**Problem statement:**
Pull every line containing "manifold" from the entries.

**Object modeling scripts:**
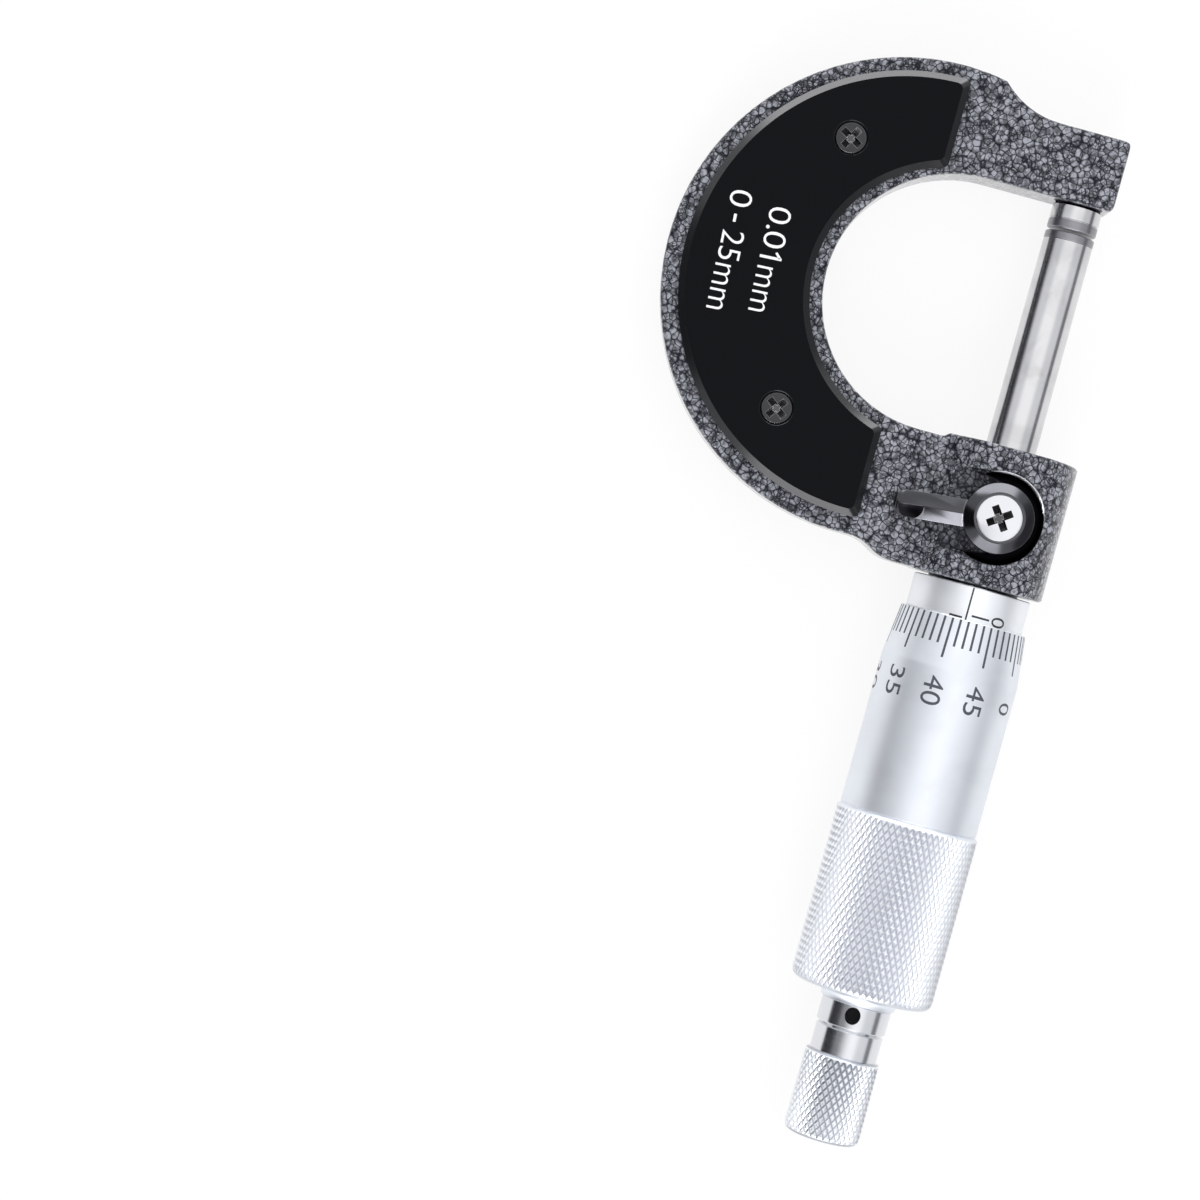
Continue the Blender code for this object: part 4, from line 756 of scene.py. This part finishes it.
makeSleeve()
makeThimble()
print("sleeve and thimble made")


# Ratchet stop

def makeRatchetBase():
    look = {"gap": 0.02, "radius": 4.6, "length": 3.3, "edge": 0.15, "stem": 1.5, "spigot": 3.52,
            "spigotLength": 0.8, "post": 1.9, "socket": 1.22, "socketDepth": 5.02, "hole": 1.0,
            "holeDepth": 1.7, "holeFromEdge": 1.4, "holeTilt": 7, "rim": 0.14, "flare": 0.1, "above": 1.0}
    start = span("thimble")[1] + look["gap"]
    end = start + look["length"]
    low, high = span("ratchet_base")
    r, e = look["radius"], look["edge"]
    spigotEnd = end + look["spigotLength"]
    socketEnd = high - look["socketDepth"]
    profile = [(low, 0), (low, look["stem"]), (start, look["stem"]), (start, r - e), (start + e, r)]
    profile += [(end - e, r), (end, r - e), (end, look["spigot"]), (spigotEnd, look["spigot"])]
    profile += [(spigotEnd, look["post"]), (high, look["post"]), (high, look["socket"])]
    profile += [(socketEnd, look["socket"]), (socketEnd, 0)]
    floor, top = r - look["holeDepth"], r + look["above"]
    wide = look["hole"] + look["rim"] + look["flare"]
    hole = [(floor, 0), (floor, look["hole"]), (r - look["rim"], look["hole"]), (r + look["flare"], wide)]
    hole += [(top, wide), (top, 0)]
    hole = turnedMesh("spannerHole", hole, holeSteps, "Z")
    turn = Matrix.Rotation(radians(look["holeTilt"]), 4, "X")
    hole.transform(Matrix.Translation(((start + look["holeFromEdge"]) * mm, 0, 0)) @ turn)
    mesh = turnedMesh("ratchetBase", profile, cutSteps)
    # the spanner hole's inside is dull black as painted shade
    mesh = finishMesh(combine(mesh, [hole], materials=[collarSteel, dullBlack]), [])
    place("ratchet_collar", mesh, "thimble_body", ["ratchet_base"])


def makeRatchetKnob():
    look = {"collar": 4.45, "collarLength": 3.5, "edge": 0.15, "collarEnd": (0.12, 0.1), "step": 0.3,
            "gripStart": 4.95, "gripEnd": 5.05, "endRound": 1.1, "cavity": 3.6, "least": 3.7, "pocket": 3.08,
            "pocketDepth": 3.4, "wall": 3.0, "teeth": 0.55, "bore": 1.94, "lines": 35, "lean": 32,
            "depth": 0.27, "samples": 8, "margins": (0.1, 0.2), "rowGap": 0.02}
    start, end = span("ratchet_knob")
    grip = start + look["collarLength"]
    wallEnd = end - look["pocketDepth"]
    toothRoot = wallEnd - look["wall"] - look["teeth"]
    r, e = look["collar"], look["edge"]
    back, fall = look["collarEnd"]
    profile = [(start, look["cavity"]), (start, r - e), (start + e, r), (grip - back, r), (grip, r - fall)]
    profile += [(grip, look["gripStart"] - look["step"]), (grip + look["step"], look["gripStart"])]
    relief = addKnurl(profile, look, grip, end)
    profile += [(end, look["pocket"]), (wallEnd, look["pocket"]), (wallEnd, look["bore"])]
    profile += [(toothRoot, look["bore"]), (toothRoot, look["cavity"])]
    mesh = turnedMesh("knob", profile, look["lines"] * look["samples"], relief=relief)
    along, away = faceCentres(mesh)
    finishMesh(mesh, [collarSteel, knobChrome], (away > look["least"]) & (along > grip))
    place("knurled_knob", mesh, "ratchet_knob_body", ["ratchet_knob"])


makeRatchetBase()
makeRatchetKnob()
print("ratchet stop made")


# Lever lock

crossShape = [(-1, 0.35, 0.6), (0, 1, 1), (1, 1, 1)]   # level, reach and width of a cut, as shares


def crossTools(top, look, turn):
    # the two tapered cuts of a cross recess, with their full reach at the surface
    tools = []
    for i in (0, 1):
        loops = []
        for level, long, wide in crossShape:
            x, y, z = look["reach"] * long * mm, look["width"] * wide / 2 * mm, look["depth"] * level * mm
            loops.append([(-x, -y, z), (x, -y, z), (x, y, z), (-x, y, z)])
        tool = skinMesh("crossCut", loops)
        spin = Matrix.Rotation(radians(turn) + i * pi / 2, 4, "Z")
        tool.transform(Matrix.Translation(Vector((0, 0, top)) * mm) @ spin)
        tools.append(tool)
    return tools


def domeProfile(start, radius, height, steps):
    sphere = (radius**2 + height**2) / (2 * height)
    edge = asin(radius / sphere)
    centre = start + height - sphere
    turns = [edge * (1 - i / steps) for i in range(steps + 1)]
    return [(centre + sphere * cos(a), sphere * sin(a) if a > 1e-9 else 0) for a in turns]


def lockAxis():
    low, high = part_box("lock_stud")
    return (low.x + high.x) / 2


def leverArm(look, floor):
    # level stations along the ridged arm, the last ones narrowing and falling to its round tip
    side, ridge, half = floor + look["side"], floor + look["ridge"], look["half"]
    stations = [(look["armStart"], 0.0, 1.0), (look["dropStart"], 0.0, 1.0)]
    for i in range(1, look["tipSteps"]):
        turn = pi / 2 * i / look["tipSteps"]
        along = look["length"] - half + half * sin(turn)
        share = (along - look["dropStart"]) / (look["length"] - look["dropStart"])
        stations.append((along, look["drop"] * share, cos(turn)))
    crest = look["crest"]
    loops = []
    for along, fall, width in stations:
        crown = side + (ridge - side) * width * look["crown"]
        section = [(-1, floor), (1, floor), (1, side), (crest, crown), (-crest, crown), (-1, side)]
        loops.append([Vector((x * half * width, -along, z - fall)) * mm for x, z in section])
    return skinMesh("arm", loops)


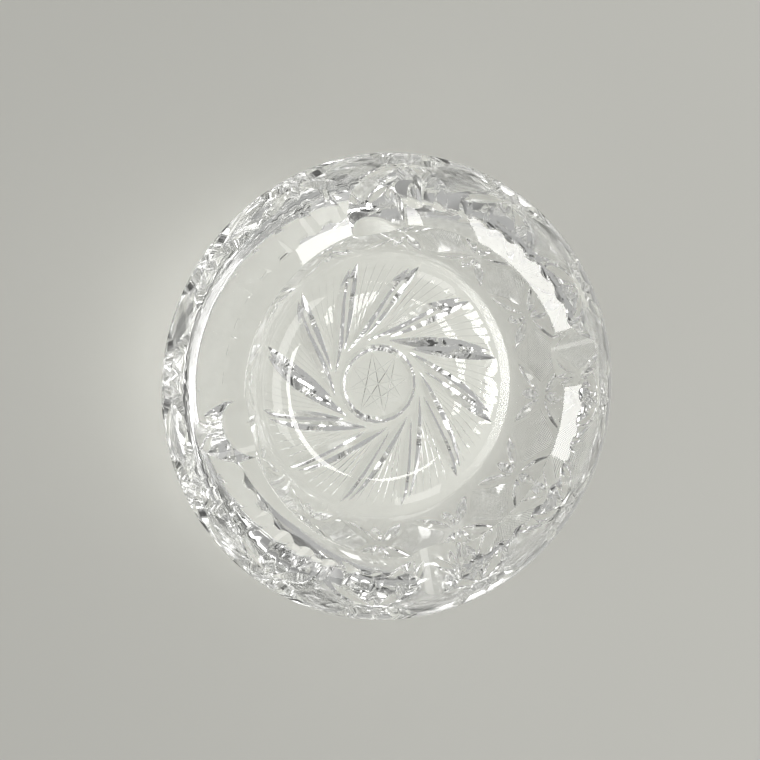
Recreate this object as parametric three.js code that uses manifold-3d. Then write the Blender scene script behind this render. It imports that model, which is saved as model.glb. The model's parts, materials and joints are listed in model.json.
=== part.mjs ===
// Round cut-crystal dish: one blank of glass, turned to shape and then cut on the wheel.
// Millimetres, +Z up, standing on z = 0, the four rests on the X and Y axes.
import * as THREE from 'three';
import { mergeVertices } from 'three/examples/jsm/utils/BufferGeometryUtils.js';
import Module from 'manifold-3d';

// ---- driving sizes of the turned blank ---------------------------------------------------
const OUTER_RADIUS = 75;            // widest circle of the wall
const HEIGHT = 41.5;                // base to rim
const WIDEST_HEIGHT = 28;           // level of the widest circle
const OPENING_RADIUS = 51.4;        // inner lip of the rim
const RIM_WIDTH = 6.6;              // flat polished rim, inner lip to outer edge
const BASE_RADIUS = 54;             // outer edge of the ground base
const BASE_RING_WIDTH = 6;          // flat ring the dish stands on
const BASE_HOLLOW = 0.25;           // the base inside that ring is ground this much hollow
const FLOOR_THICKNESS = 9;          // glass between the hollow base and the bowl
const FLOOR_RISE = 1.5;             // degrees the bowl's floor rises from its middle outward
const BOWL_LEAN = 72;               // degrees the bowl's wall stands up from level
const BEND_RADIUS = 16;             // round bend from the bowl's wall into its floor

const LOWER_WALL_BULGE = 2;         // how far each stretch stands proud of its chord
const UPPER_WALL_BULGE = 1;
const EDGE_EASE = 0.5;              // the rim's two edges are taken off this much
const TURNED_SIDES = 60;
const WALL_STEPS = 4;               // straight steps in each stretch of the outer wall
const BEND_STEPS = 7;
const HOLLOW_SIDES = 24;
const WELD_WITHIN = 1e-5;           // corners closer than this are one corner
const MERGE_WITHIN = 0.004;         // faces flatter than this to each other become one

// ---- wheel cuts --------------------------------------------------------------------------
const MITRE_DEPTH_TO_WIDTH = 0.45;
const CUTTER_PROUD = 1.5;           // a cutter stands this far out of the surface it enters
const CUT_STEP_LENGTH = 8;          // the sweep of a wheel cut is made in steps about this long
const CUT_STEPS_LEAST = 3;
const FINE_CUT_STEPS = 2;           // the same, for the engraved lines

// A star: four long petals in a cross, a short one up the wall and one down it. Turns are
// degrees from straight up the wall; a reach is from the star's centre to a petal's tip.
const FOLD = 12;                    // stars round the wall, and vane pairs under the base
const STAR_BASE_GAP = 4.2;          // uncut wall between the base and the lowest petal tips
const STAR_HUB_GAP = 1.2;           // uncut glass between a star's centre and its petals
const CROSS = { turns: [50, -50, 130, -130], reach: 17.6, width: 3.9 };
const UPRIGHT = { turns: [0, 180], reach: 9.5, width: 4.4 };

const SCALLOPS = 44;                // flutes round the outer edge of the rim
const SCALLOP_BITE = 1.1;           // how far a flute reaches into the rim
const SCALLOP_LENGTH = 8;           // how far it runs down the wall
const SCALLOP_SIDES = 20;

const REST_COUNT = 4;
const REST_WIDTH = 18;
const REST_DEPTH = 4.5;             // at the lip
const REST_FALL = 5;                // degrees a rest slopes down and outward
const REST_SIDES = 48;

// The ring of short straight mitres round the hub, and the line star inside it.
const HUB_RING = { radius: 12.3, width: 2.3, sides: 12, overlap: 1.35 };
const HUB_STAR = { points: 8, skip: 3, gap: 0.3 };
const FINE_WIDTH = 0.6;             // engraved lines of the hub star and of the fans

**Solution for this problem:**
Recreate this object as parametric three.js code that uses manifold-3d. Then write the Blender scene script behind this render. It imports that model, which is saved as model.glb. The model's parts, materials and joints are listed in model.json.
import Module from 'manifold-3d';